Fatte le debite proporzioni, ci si aspetterebbe che fosse, per Matera, ciò che l'Expo è stato per Milano. Essere designata Capitale della Cultura europea per un anno, il prossimo che ormai è qui dietro l'angolo, dovrebbe mettere in fibrillazione la città intera, rendendola, oltre che giustamente orgogliosa per una «medaglia» continentale da appuntarsi al petto, anche prosaicamente speranzosa nei guadagni derivanti da un evento lungo 365 giorni (perché i soldi, come la cultura, non guastano mai e fanno sempre comodo...).
Ma pare proprio che non sia così. Due giorni fa, il sindaco Raffaello De Ruggieri, intervistato niente meno che dal New York Times, ha detto senza troppi giri di parole, all'esterrefatta inviata Danielle Pergament, che «noi non vogliamo i turisti, non vogliamo essere invasi da loro». Per poi proseguire con il consueto excursus da guida turistica, per l'appunto: dalla preistoria alla vita nelle grotte proseguita fino agli anni Cinquanta del secolo scorso, per giungere infine alla precedente medaglia, in quel caso addirittura mondiale, di Patrimonio dell'Unesco, datata 1993. Ma come sono strani, questi italiani, si sarà detta la Pergament, ora che potrebbero avere puntati addosso tutti i riflettori del pianeta, preferiscono restare nell'ombra.

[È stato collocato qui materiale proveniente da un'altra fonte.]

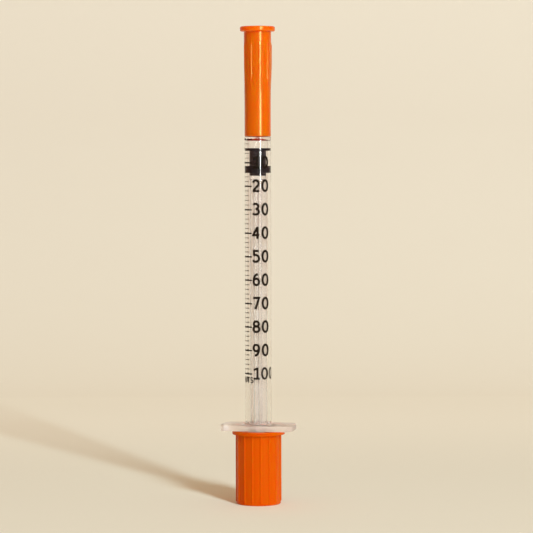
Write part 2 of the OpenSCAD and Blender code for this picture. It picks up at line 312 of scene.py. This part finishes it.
clear_plastic = Finish("clear_plastic")
drawn = clear_plastic.noise(clear_plastic.place((1, 1, 0.08)), 900)
up_barrel = clear_plastic.height(clear_plastic.place())
in_flange = clear_plastic.climb(up_barrel, low=0.0197, high=0.0205, start=1.0, end=0.0)
haze_and_painted_light = in_flange + clear_plastic.climb(up_barrel, low=0.0894, high=0.09, end=0.6)
# Where it is hazy the plastic is rougher, and it is tinted pink as painted orange light.
clear = clear_plastic.shader(
    Base_Color=clear_plastic.blend(haze_and_painted_light, CLEAR, HAZE_PAINTED_ORANGE_LIGHT), IOR=1.47, Transmission_Weight=1.0,
    Specular_IOR_Level=0.2, Specular_Tint=(0.6, 0.6, 0.6, 1),
    Roughness=0.26 * haze_and_painted_light + 0.03 + 0.02 * drawn, Normal=clear_plastic.bump(drawn, 0.0000001))
# Milky layer in the flange, with its pink colour painted in as orange light from the plunger cap.
milk_painted_orange_light = clear_plastic.shader(
    Base_Color=clear_plastic.blend(drawn, (0.66, 0.52, 0.46, 1), (0.72, 0.57, 0.51, 1)),
    Roughness=0.5, Specular_IOR_Level=0.0)
# The lamps' light goes straight through the clear plastic, a little dimmed.
lamp_ray = clear_plastic.node("ShaderNodeLightPath", output=1)
light_shade = clear_plastic.node("ShaderNodeBsdfTransparent", None, {0: (0.78, 0.76, 0.73, 1)})
clear_plastic.done(clear_plastic.mixed(
    lamp_ray, clear_plastic.mixed(MILK_SHARE * in_flange, clear, milk_painted_orange_light), light_shade))
barrel_grid = stacked(barrel_angles, below_flange, (edge_radii, edge_z), above_flange)
piece("clear_barrel", *skin(barrel_grid, loop=True), clear_plastic, "clear_plastic", "barrel",
      "barrel")

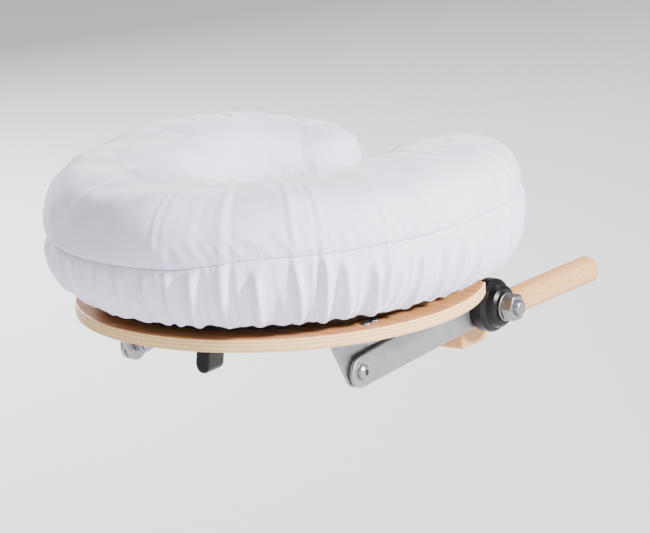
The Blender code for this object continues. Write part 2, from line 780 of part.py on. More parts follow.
def cam_lever():
    """Quick-release lever: a forked cam on a cross pin through the rod, its handle hanging down."""
    pin_length = 2 * CAM_HALF_WIDTH + 3 * MM
    pin_place = along_y(-CAM_PIN_X, HINGE_Y, HINGE_Z)
    pin_profile = rod_profile(CAM_PIN_RADIUS, pin_length, 0.4 * MM)
    turned("cam_pin", pin_profile, STEEL, None, pin_place, 16)
    # outline in the XZ plane, round the pin at the origin, with the handle bowing outwards below
    shape = arc((0, 0), CAM_RADIUS, 0, 180, 8)
    shape += [(-10 * MM, -12 * MM), (-15 * MM, -36 * MM), (-19 * MM, -LEVER_LENGTH + 6 * MM)]
    shape += arc((-13 * MM, -LEVER_LENGTH + 5 * MM), 5.5 * MM, 180, 350, 6)
    shape += [(-4 * MM, -40 * MM), (2 * MM, -22 * MM), (6 * MM, -12 * MM)]
    matrix = Matrix(((1, 0, 0, -CAM_PIN_X), (0, 0, 1, HINGE_Y), (0, 1, 0, HINGE_Z), (0, 0, 0, 1)))
    lever = plate(
        "cam_lever", shape, [], 2 * CAM_HALF_WIDTH, BLACK_PLASTIC, None, matrix, edge=1.5 * MM
    )
    lever = curve_to_mesh(lever)
    hole = cylinder(
        "pin_hole", CAM_PIN_RADIUS + GAP, 4 * CAM_HALF_WIDTH, pin_place, STEEL, None, CUTTERS, 16
    )
    boolean(lever, as_cutter(hole), "DIFFERENCE")
    slot = box(
        "rod_slot",
        (-CAM_PIN_X - 30 * MM, HINGE_Y - CAM_SLOT_HALF, HINGE_Z - 10 * MM),
        (-CAM_PIN_X + 30 * MM, HINGE_Y + CAM_SLOT_HALF, HINGE_Z + 30 * MM),
        STEEL,
        None,
        CUTTERS,
    )
    boolean(lever, as_cutter(slot), "DIFFERENCE")


def build():
    cover_top()
    cover_skirt()
    hem_elastic()
    upholstery()
    base_panel()
    foam_layers()
    hook_and_loop()
    platform()
    platform_screws()
    for side, sign in (("left", -1), ("right", 1)):
        ear(side, sign)
        arm(side, sign)
        pivot_hardware(side, sign)
    crossbar()
    posts()
    hinge_hardware()
    cam_lever()


build()
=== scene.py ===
"""Looks of a massage table face cradle: a crescent cushion in a fitted cotton cover, on its frame.

The frame's hard pieces keep their CAD meshes and get materials and softened edges here. The cover,
the vinyl and the foams are rebuilt on one crescent grid and replace their plain CAD solids.
"""

import json
import math

import bmesh
import bpy
import numpy as np
from mathutils import Matrix, Vector

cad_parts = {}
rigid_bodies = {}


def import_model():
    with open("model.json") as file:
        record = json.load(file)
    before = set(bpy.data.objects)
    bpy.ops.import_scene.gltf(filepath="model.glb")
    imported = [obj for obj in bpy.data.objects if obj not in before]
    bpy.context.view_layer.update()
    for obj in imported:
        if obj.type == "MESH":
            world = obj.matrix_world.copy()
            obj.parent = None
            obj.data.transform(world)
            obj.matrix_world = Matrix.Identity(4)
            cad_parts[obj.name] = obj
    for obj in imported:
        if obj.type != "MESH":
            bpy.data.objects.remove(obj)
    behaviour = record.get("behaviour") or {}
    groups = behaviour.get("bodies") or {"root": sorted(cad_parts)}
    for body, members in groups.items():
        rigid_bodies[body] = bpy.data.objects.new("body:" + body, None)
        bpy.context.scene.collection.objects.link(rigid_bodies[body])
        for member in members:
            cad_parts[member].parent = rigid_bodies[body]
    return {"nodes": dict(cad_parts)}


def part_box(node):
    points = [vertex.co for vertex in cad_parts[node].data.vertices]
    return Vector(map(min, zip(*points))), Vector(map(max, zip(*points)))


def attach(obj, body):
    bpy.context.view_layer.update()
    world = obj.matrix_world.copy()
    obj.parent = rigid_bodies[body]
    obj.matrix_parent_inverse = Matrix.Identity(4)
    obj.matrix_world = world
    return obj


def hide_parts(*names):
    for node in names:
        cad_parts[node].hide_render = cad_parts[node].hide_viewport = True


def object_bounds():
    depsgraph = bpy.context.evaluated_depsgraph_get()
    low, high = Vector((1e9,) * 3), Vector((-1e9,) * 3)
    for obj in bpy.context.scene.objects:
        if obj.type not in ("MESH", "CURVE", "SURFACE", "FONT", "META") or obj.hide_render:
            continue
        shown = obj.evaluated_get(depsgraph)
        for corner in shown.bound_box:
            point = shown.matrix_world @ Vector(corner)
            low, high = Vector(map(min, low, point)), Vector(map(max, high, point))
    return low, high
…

Poiché a volte accade, eccome se accade, che i primi cittadini non interpretino alla lettera il sentimento di tutti gli altri, dal secondo all'ultimo, sarebbe il caso di approfondire il tema. E per farlo cade a fagiolo una storia personale, personalissima, molto di provincia nell'imminente Capitale mondiale. È la storia di Giuseppe Antonio Badalà, 49 anni, libraio. Il cognome viene da lontano, dalla Sicilia. Ma lui prima di arrivare a Matera ha fatto a lungo sosta a Roma, anche lì andando a caccia di libri più o meno antichi, ma comunque sempre fuori catalogo. Un archeologo dell'editoria, insomma, più un bibliotecario che un venditore di volumi. Badalà ha fatto girare, su Facebook, il suo messaggio nella bottiglia, perché vorrebbe uscire dalla condizione di naufrago aggrappato alla fragile zattera dei suoi libri. Ha seri e pesanti problemi familiari (più pesanti dei Sassi di Matera), con una compagna lontana, molto lontana, anche se geograficamente vicina, che sta a Potenza, e due figli di 13 e 6 anni da crescere (quando lo raggiungiamo telefonicamente sta andando a prendere il maggiore a scuola). «Non basta - scrive in una mail - esser forti e avere tanta buona volontà a 50 anni, per affitti casa negozio bambini e via via così, una serie di spese che fino a oggi sono riuscito ad affrontare, trascurandone delle altre, ora però sono in ginocchio...». Eppure trova il modo di affrontare, insieme ai suoi, anche i problemi della città dove giunse quasi dieci anni fa. Il suo negozio, «Libromania», è in via Lucana al 13, ma talmente nascosto in un angolino da sembrare proprio una di quelle grotte che i turisti vanno cercando non molto distante.
«Noi Capitale della Cultura? Dal mio punto di vista la gente pare non interessarsene un granché, quasi non essersene accorta. Sa, non è che qui da me ci sia un gran passaggio di clientela... Io lavoro soprattutto in Rete, tenendo contatti abituali con le solite persone. Mi chiede se la città sta facendo qualcosa per attirare l'attenzione da fuori? Direi proprio di no. Gli eventi culturali quasi non esistono. I turisti, che cosa vuole che facciano? Una volta visti quattro sassi e magari il presepe vivente, non hanno altro da fare... Chi si mette in proprio per proporre qualcosa non trova terreno fertile.
Io organizzo qualche incontro, nella mia libreria, e ho notato che, quando facevamo un po' di musica, soprattutto i giovani erano più numerosi. Poi un giorno mi hanno fatto sapere che dopo le nove e mezzo di sera dovevamo smetterla, perché c'era troppo rumore». Matera Capitale della Cultura? Molto rumore per nulla.